Quelques mois après que l'alerte eut été sonnée à l'interne, un rapport sur la conformité de plusieurs composantes du système des feux de circulation est venu déterminer les problèmes, proposer des solutions et évaluer l'impact financier - qui se chiffrerait en millions - des changements à effectuer. La Presse a obtenu ce rapport dans une «version préliminaire à 90%» comme il est mentionné.

On y souligne que plusieurs éléments du système des feux de circulation ne satisfont pas aux exigences édictées par le chapitre concernant l'électricité dans le Code du bâtiment. «Plusieurs éléments du code électrique ne sont pas pris en considération ou ont été mal interprétés», écrit l'ingénieur qui signe le rapport.

C'est le cas avec le système de mise à la terre pour lequel il n'y a «aucune information disponible sur sa conformité». On précise même qu'il y aurait des lacunes dans la compréhension de la notion de mise à la terre au sein du personnel.

Corrections discrètes

Depuis 2014, la Ville de Montréal a entrepris de corriger le tir. Les ajustements ne concernent toutefois que les nouvelles installations.

«Tous les feux vont être remplacés au fur et à mesure que des changements sont rendus nécessaires par la désuétude ou à cause d'un accident.
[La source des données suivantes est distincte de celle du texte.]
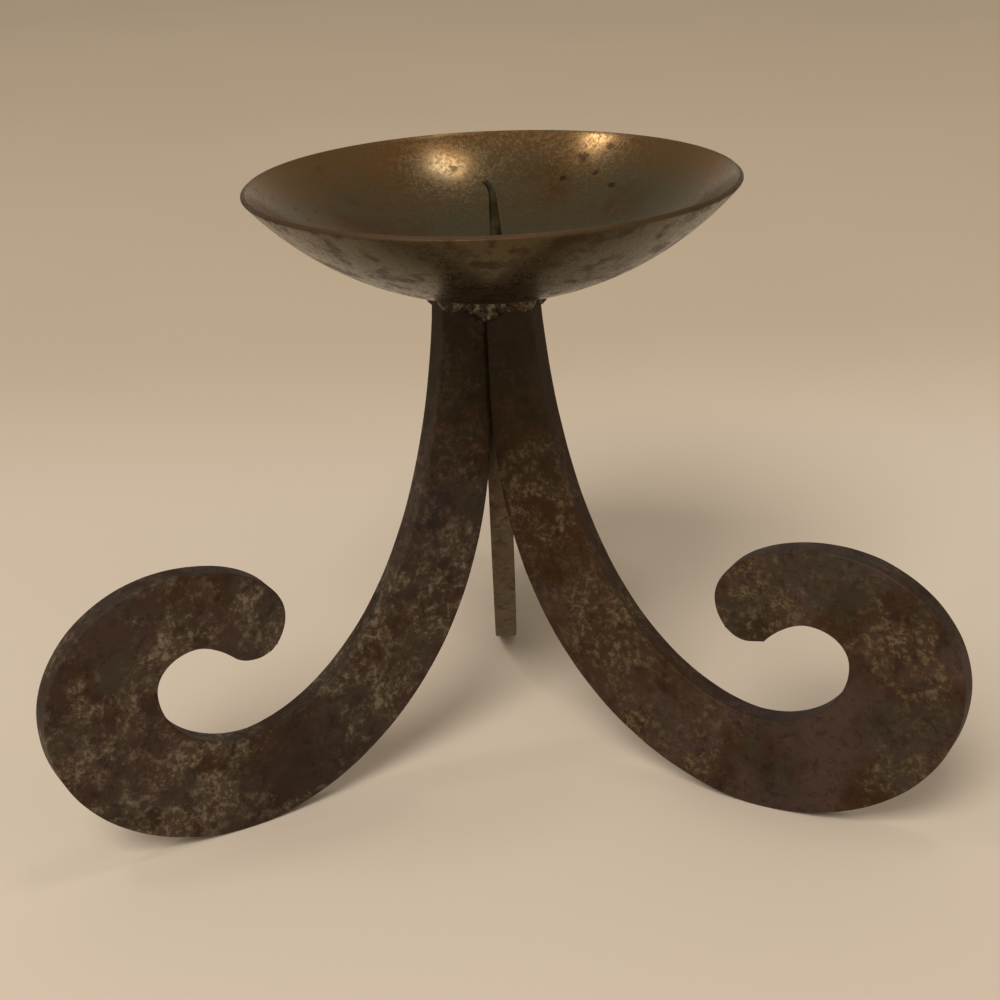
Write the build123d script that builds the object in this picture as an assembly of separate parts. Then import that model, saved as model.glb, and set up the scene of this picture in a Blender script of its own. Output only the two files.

Pour tous les autres, il faudrait déterrer les 19 000 feux de circulation et faire une vérification alors qu'il n'y a pas de risque pour la sécurité», a affirmé le porte-parole de la Ville Philippe Sabourin.

Selon M. Sabourin, certains éléments du rapport interne ne peuvent être qualifiés de problèmes. «Il y a le Code et il y a l'interprétation du Code. Pour avoir l'assurance que nos façons de faire sont conformes, on a eu recours à une firme d'ingénieurs externe indépendante pour faire un dessin technique. Ce dessin sert maintenant de référence», a-t-il expliqué.

Le rapport interne souligne également que les différentes composantes du système de feux de circulation devraient afficher la «certification CSA électrique». Sur ce point, la Ville reconnaît le problème et a entrepris un virage.

«Dans une perspective d'amélioration continue, on s'est dit qu'il fallait avoir l'homologation CSA. C'est maintenant dans les plans et devis. [...] On nous vendait des tubulaires d'acier galvanisé qui répondaient à nos besoins. Et maintenant, on voit qu'ils n'étaient pas estampillés CSA», a indiqué M. Sabourin.

Une source connaissant bien le problème des feux de circulation a insisté auprès de La Presse pour dire que la Ville a acheté du matériel sans homologation et que des entrepreneurs l'ont installé et tout cela selon des plans et devis signés par un ingénieur de la municipalité ou, parfois, par un ingénieur d'une firme externe.

Le porte-parole de la Ville a tenté de minimiser le dossier, en soulignant que la Régie du bâtiment du Québec (RBQ) n'a pas autorité sur les feux de circulation qui ne sont pas des installations électriques mais plutôt de l'appareillage, au sens du Code du bâtiment. À la RBQ, on confirme cette interprétation tout en rappelant qu'il est «toujours recommandé d'utiliser de l'appareillage ou du matériel approuvé».